Ellis crafted a built-in look with a seamless flow between the different-height surfaces with Semihandmade Supermatte White Shaker doors, leather pulls from Etsy, and IKEA ash butcher block counters. “I love how the finished look is clean, and seamless,” she raves. “The white helps the cabinets disappear into the shiplap wall, and the simple lines of the fronts feel sophisticated and timeless.”

 

Creating Continuity

In the kitchen, Ellis inverted the material pairing from her storage wall, mixing Semihandmade Impression Tahoe wood grain cabinet doors with white quartzite counters. The flip creates continuity among the hues and textures throughout the cabana, while introducing a novel design that gives the cookspace its own vibe.

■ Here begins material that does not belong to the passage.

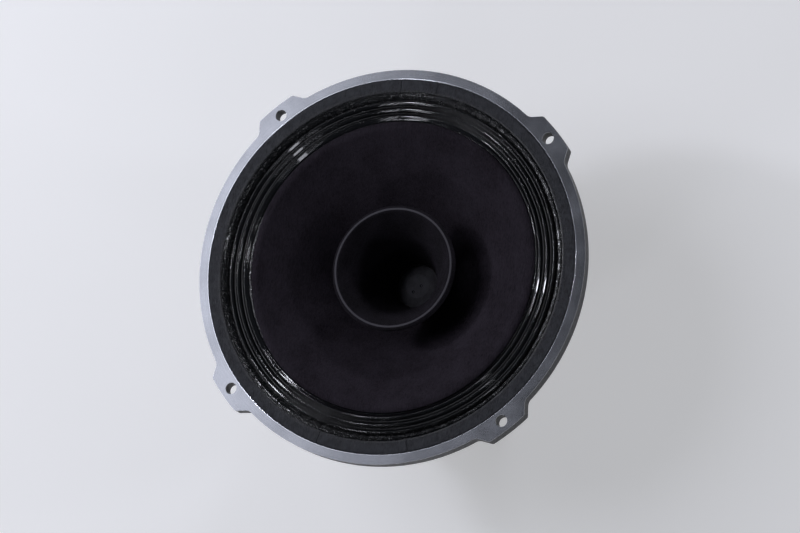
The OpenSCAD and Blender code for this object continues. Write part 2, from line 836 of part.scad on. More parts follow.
module terminal_rivets() {
    color("#c8cacc")
        board_fixings()
            rivet(board_y - lug_t, board_out_y, board_rivet_r, board_rivet_head_d / 2,
                board_rivet_head_t);
}

// A tag lies on the board and its blade bends out, away from the axis
module solder_tag(side) {
    x = side * tag_x;
    low_z = board_z - board_h / 2 + tag_inset;
    high_z = board_z + board_h / 2 - blade_inset;
    color("#d6c9a2")
        difference() {
            union() {
                translate([x - tag_w / 2, -board_out_y - tag_t, low_z])
                    cube([tag_w, tag_t, high_z - low_z]);
                translate([x - tag_w / 2, -board_out_y - tag_reach, high_z - tag_t])
                    cube([tag_w, tag_reach, tag_t]);
            }
            along_board(x, board_z)
                cylinder(h = 2 * board_y, r = tag_rivet_r + glue);
            translate([x, -board_out_y - tag_reach + blade_hole_inset, high_z - tag_t - cut])
                cylinder(h = tag_t + 2 * cut, d = blade_hole_d);
        }
}

module positive_tag() {
    solder_tag(1);
}

module negative_tag() {
    solder_tag(-1);
}

module tag_rivets() {
    color("#c9b27a")
        tag_places()
            rivet(board_y, board_out_y + tag_t, tag_rivet_r, tag_rivet_head_d / 2,
                tag_rivet_head_t);
}

// Frame of a solder joint on the back of the cone: origin on the paper, Z along its normal
joint_t = cone_t_at(joint_circle_r - paper_t);
joint_dir = cone_normal(joint_t);
joint_foot = cone_back_point(joint_t);
function around_z(p, a) = [p[0] * sin(a), -p[0] * cos(a), p[1]];
function joint_at(h) = around_z(joint_foot + h * joint_dir, joint_angle);

module lead_joints() {
    color("#b8babd")
        for (s = [-1, 1])
            rotate([0, 0, -90 + s * joint_angle])
                translate([joint_foot[0], 0, joint_foot[1]])
                    rotate([0, 90 + atan(-joint_dir[1] / joint_dir[0]), 0])
                        translate([0, 0, bond])
                            cylinder(h = joint_h - bond, d = joint_d);
}

module braided_lead(side) {
    start = [tag_x, -board_y + tag_rivet_head_t, board_z];
    route = concat([start], lead_middle,
        [joint_at(joint_h + lead_straight), joint_at(joint_h)]);
    color("#b9772e")
        tube([for (p = route) [side * p[0], p[1], p[2]]], lead_d / 2, 8);
}

module positive_lead() {
    braided_lead(1);
}

module negative_lead() {
    braided_lead(-1);
}

// The coil's own wire, from the neck of the cone along its back to the solder joint
module coil_tails() {
    t_end = cone_t_at(joint_circle_r - paper_t - joint_d / 2 - bond);
    t_start = cone_t_at(neck_r + 2 * tail_d);
    steps = 8;
    lift = tail_d / 2 + bond;
    climb = [for (i = [0:steps]) let (t = t_start + (t_end - t_start) * i / steps)
        cone_back_point(t) + lift * cone_normal(t)];
    neck = [neck_r + paper_t + lift, cone_collar_z + tail_d / 2];
    color("#a4552a")
        for (s = [-1, 1])
            tube([for (p = concat([neck], climb)) let (q = around_z(p, joint_angle))
                [s * q[0], q[1], q[2]]], tail_d / 2, 8);
}

basket();
front_gasket();
surround();
main_cone();
whizzer_cone();
dust_cap();
voice_coil_former();
voice_coil_winding();
spider();
spider_ring();
top_plate();
magnet_ring();
back_plate();
pole_piece();
vent_mesh();
motor_screws();
motor_washers();
terminal_board();
terminal_rivets();
positive_tag();
negative_tag();
tag_rivets();
positive_lead();
negative_lead();
lead_joints();
coil_tails();
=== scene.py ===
import math

import bmesh
import bpy
from mathutils import Matrix, Vector, noise
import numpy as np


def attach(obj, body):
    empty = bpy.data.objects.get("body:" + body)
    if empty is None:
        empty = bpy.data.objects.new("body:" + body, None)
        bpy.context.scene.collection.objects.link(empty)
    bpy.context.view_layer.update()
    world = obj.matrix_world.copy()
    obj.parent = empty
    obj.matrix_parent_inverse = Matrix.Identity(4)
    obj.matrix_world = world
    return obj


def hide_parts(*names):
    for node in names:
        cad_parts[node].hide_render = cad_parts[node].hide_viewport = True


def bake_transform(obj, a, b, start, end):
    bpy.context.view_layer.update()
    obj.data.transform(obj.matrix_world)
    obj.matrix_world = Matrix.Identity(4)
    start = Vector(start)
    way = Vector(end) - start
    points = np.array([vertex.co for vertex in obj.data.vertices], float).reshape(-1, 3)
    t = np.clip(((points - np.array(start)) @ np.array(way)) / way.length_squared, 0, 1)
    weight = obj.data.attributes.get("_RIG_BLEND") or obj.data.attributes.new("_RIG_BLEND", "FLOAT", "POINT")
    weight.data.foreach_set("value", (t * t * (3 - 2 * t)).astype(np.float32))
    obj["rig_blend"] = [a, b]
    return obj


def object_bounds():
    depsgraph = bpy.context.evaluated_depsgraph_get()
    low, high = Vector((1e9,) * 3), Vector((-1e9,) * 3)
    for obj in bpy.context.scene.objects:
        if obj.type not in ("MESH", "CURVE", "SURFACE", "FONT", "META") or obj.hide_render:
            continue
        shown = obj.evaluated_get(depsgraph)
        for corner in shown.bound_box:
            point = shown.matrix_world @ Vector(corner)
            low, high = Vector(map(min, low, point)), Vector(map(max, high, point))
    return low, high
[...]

The natural stone also allowed Ellis to construct an indoor-outdoor bar for entertaining during pool parties and al fresco meals. “I wanted this continuous surface from the inside to the outside,” she reasons. “I always have cocktails out or I’ve got dinner served up here and there’s bar stools on both sides.”

 

Catering to Guests

Family and friends can also enjoy the gray Restoration Hardware pull-out sofa or a low-slung twin bed in the cozy loft, which is accessed by an antique library ladder Ellis found on eBay. “It’s from a steel factory in Youngstown, Ohio, which is where my mother-in-law is from,” she shares. “Her family had a steel mill, so we like to pretend it’s from that particular steel mill.”

Guests might be surprised that the shower is outdoors, but Ellis insists it’s refreshing. The half-bathroom is reserved for washing up and changing by a storage bench she fashioned using IKEA refrigerator cabinets and Semihandmade Supermatte Night Sky Shaker fronts. She cut off the back of Sektion boxes to customize a matching vanity. It’s DIYed to perfection.